Le salut fasciste est un salut exécuté par le bras et la main droite tendus, qui serait semblable au salut romain[1]. Signe de ralliement du fascisme italien, il fut ensuite adopté par le Parti national-socialiste des travailleurs allemands (NSDAP) d'Adolf Hitler, ce qui lui vaut d'être désormais fortement associé au nazisme. Il est, par conséquent, souvent désigné sous les noms restrictifs de salut nazi ou salut hitlérien. En Allemagne, l'usage du salut était fréquemment accompagné de la formule « Heil Hitler » (« Heil » signifiant « salut à » en allemand ; soit « Salut à Hitler », « Hommage à Hitler » ou, en substance, « Vive Hitler »). Le salut connaissait également, en Allemagne, une variante exécutée avec le bras replié et non tendu, d'ailleurs habituellement pratiquée par Hitler lui-même.
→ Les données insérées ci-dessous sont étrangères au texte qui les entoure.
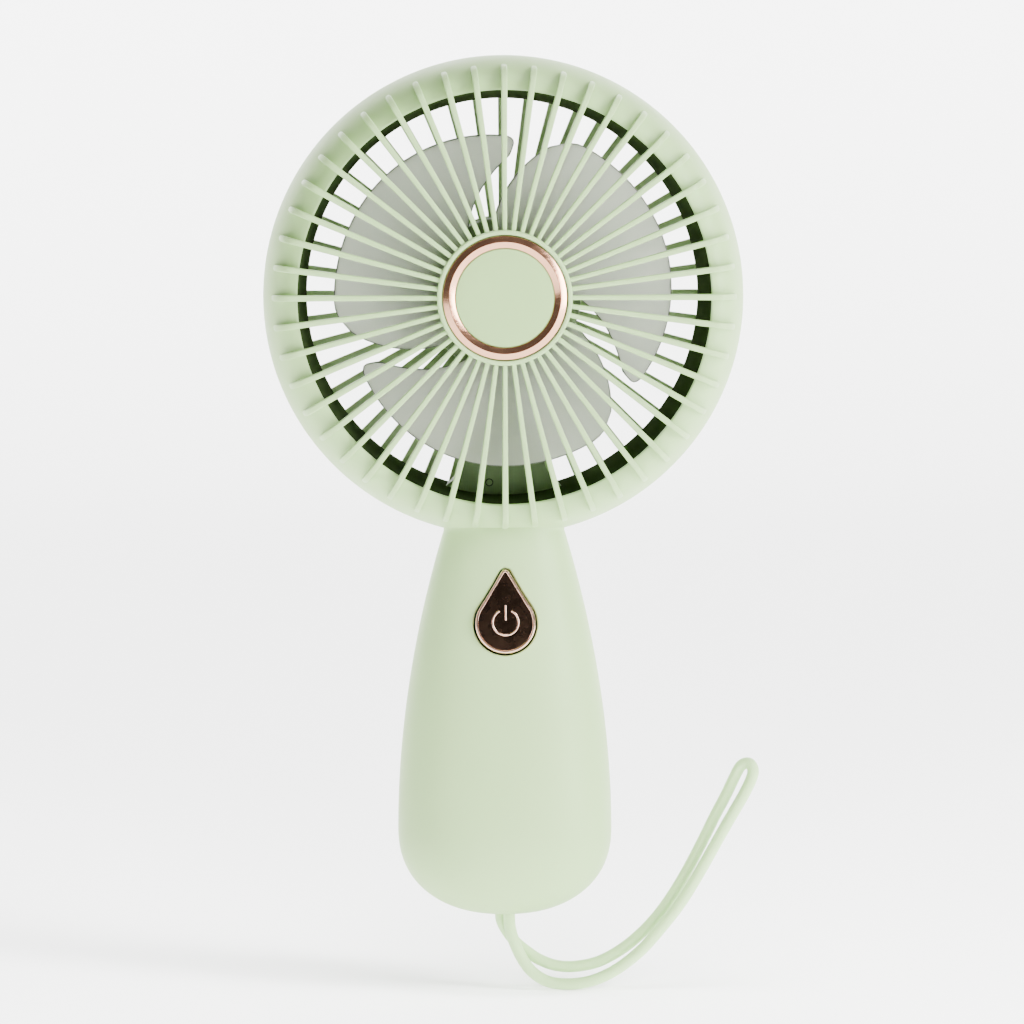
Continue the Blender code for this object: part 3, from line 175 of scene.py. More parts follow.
class Look:
    """A Principled material with procedural grain, mottling and roughness variation."""

    def __init__(self, name, colour, roughness, metallic=0.0):
        self.material = bpy.data.materials.new(name)
        self.material.use_nodes = True
        self.tree = self.material.node_tree
        self.shader = self.tree.nodes["Principled BSDF"]
        self.colour = colour
        self.set("Base Color", (*colour, 1))
        self.set("Roughness", roughness)
        self.set("Metallic", metallic)
        self.place = self.node("ShaderNodeTexCoord").outputs["Object"]
        self.last_bump = None

    def node(self, kind):
        return self.tree.nodes.new(kind)

    def link(self, a, b):
        self.tree.links.new(a, b)

    def set(self, socket, value):
        self.shader.inputs[socket].default_value = value
        return self

    def noise(self, scale, detail=3.0, stretch=(1, 1, 1)):
        place = self.place
        if stretch != (1, 1, 1):
            mapping = self.node("ShaderNodeMapping")
            mapping.inputs["Scale"].default_value = stretch
            self.link(place, mapping.inputs["Vector"])
            place = mapping.outputs["Vector"]
        noise = self.node("ShaderNodeTexNoise")
        noise.inputs["Scale"].default_value = scale
        noise.inputs["Detail"].default_value = detail
        self.link(place, noise.inputs["Vector"])
        return noise.outputs["Fac"]

    def spread(self, value, low, high, start=0.3, end=0.7):
        """Maps a noise from start..end to low..high."""
        ramp = self.node("ShaderNodeMapRange")
        for socket, number in (("From Min", start), ("From Max", end), ("To Min", low), ("To Max", high)):
            ramp.inputs[socket].default_value = number
        self.link(value, ramp.inputs["Value"])
        return ramp.outputs["Result"]

    def mottle(self, scale, other, detail=3.0, stretch=(1, 1, 1), amount=1.0):
        """Blends the base colour with another by noise."""
        mix = self.node("ShaderNodeMix")
        mix.data_type = "RGBA"
        mix.inputs["A"].default_value = (*self.colour, 1)
        mix.inputs["B"].default_value = (*other, 1)
        self.link(self.spread(self.noise(scale, detail, stretch), 0, amount), mix.inputs["Factor"])
        self.link(mix.outputs["Result"], self.shader.inputs["Base Color"])
        return self

    def rough(self, scale, low, high, detail=3.0, stretch=(1, 1, 1)):
        noise = self.noise(scale, detail, stretch)
        self.link(self.spread(noise, low, high), self.shader.inputs["Roughness"])
        return self

    def grain(self, scale, strength, distance, detail=2.0, stretch=(1, 1, 1)):
        """Adds a bump of noise; distance is its depth in millimetres."""
        bump = self.node("ShaderNodeBump")
        bump.inputs["Strength"].default_value = strength
        bump.inputs["Distance"].default_value = distance * MM
        self.link(self.noise(scale, detail, stretch), bump.inputs["Height"])
        if self.last_bump:
            self.link(self.last_bump, bump.inputs["Normal"])
        self.last_bump = bump.outputs["Normal"]
        self.link(self.last_bump, self.shader.inputs["Normal"])
        return self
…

Le salut fasciste et le salut nazi reprennent le salut romain, bras tendu, remis au goût du jour au début du XXe siècle, notamment au cinéma[2].
Le film muet italien Cabiria (1914), un des premiers péplum de l'histoire du cinéma, est conçu sur un scénario (et avec des intertitres) de Gabriele D'Annunzio (1863-1938), un précurseur du fascisme, qui a contribué à réhabiliter un décorum paramilitaire lors de l'expédition de Fiume (1919-1920) : chemises noires, cri de ralliement, salut romain, culte de l'héroïsme, etc.
Usage
Pour des raisons obscures (probablement l'attrait pour la Rome antique que l'on retrouve aussi dans l'usage symbolique des faisceaux romains), le salut exécuté par le bras et la main droite tendus, est repris par les fascistes italiens, vers 1920. Le salut pourrait aussi avoir des origines militaires, indiquant une marque de respect entre un soldat et son supérieur hiérarchique.
À titre anecdotique, la délégation française a été très applaudie lors du défilé d'ouverture des Jeux olympiques de 1936 à Berlin, les spectateurs prenant le salut olympique pour un salut nazi et donc pour un hommage au Führer (Adolf Hitler)[3].
Le salut fasciste diffère du salut nazi. Pour les fascistes italiens et les franquistes, le bras est levé plus haut et le pouce est écarté des autres doigts[réf. nécessaire]. Sur certaines photo le salut apparait effectué avec le poignet cassé vers le haut.
À compter de 1938, le régime de Mussolini tenta, sans grand succès, d'imposer le salut fasciste au-delà de la sphère étatique et militante, en rendant le salut bras tendu obligatoire pour tous les Italiens en lieu et place de la poignée de main[5].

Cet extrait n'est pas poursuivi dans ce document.